The original Sweet
The Sweet are one of the great ‘70s British glam rock bands that, strangely, have not had a single movie or tell-all biography created in their honor. Just one documentary, Sweet’s Ballroom Blitz, from 1990. With their makeup, outrageous stage clothes, and terribly catchy songs, they influenced later bands like Guns N’ Roses, Def Leppard, Poison, Mötley Crüe, and their own contemporaries like KISS.
Sweet (they dropped the “The” in late 1973) recorded a slew of hits written by the team of Nicky Chinn and Mike Chapman: “Funny Funny,” “Little Willy,” “Hell Raiser,” “Block Buster!”, and “The Ballroom Blitz,” as well as their own compositions like “Sweet F.A.” and “Fox On the Run.”
During the recording of their album Sweet Fanny Adams in 1974, hard-partying vocalist Brian Connolly’s throat was injured in a street fight outside a pub in Surrey. The assault affected his voice for the rest of his life. In the short-term it affected the band’s career prospects, forcing them to turn down a tour opening for The Who. Connolly left the band in 1979 and the others continued briefly as a trio, still calling themselves Sweet.
Here is where the Sweet legacy gets confusing.
Connolly formed another band in 1984 and called it The New Sweet, later renaming it Brian Connolly’s Sweet. He occasionally played in exotic locations like Bahrain and Dubai, but his version of Sweet mainly eked out a living appearing at festivals, resorts (embarrassingly, Butlins holiday camps), and small clubs. His health problems prevented at least one proper Sweet reunion, planned by Mike Chapman in 1988. Connolly died in 1997 from liver failure and multiple heart attacks.

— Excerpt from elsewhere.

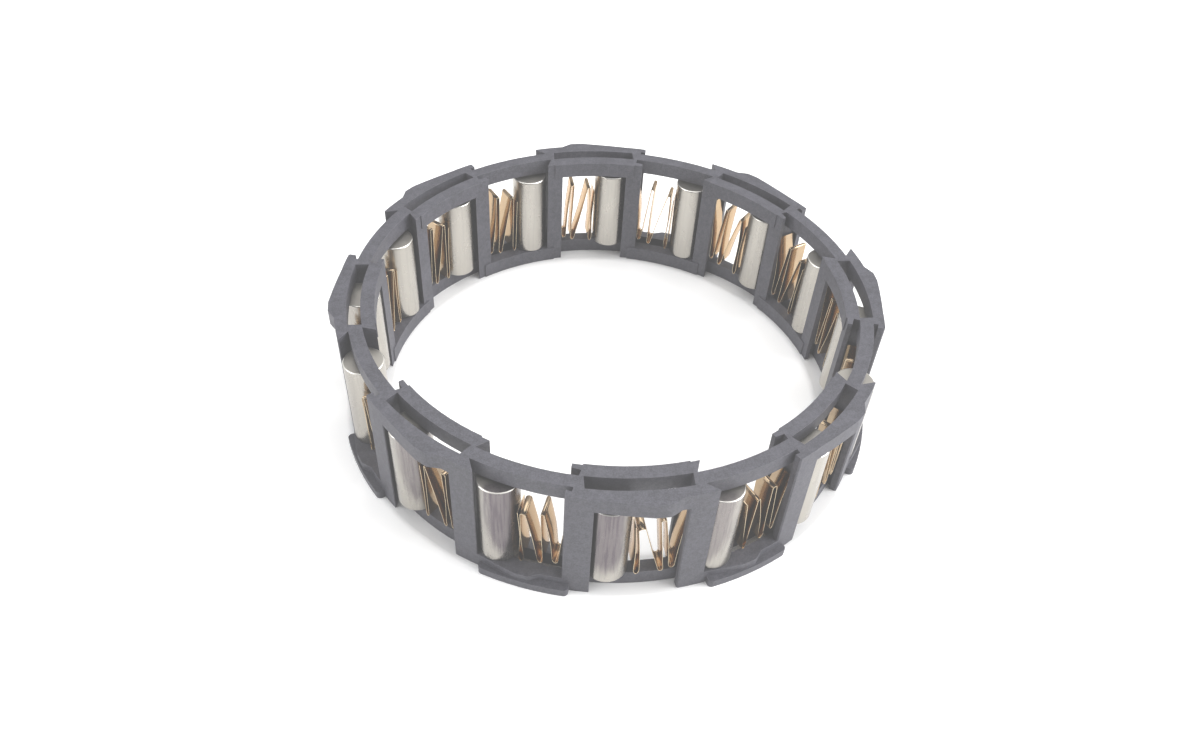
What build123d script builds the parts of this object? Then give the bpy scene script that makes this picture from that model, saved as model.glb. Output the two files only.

Andy Scott started Andy Scott’s Sweet in 1985 with original drummer Mick Tucker (who died in 2002) and a different line-up in 1991.
Andy Scott’s Sweet
Steve Priest, who had immigrated to the U.S. In 1979, started Steve Priest’s Sweet in 2008.
Steve Priest’s Sweet
Naturally this led to legal wrangling over the rights to the band’s name.
Following Connolly’s death the two surviving members of Sweet split up the world into territories. David Cavanagh of The Guardian wrote:
The two Sweets stay out of each other’s territories. Livelihoods are at stake, and if a promoter is uncertain which lineup of a band to book, he ends up booking neither. Scott has faced a challenge from rival Sweets before – Connolly fronted a few in the 80s and 90s – and is confident Priest will not encroach on his trademark in Britain or mainland Europe.

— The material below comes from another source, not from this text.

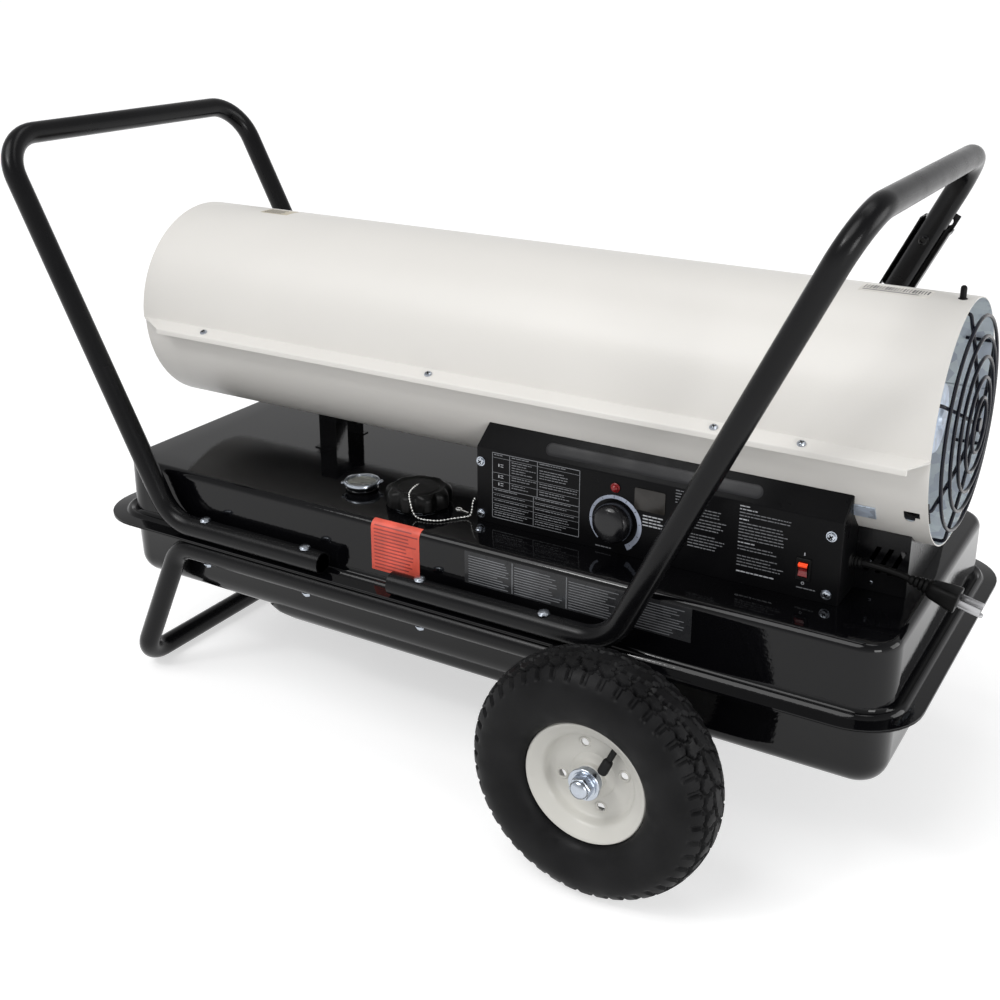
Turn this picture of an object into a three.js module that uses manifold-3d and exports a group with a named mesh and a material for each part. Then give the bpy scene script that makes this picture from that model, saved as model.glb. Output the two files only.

Scott, who appears to be the fitter and healthier of the two, tours Europe and Australia. Steve Priest’s Sweet tours North and South America. There is no shortage of festivals, small clubs, casinos, hotels, and benefit concerts all over the world that want some version of the band. But depending on where you happen to be, the Sweet you see performing may be comprised of an entirely different lineup than if you went 2000 miles in another direction.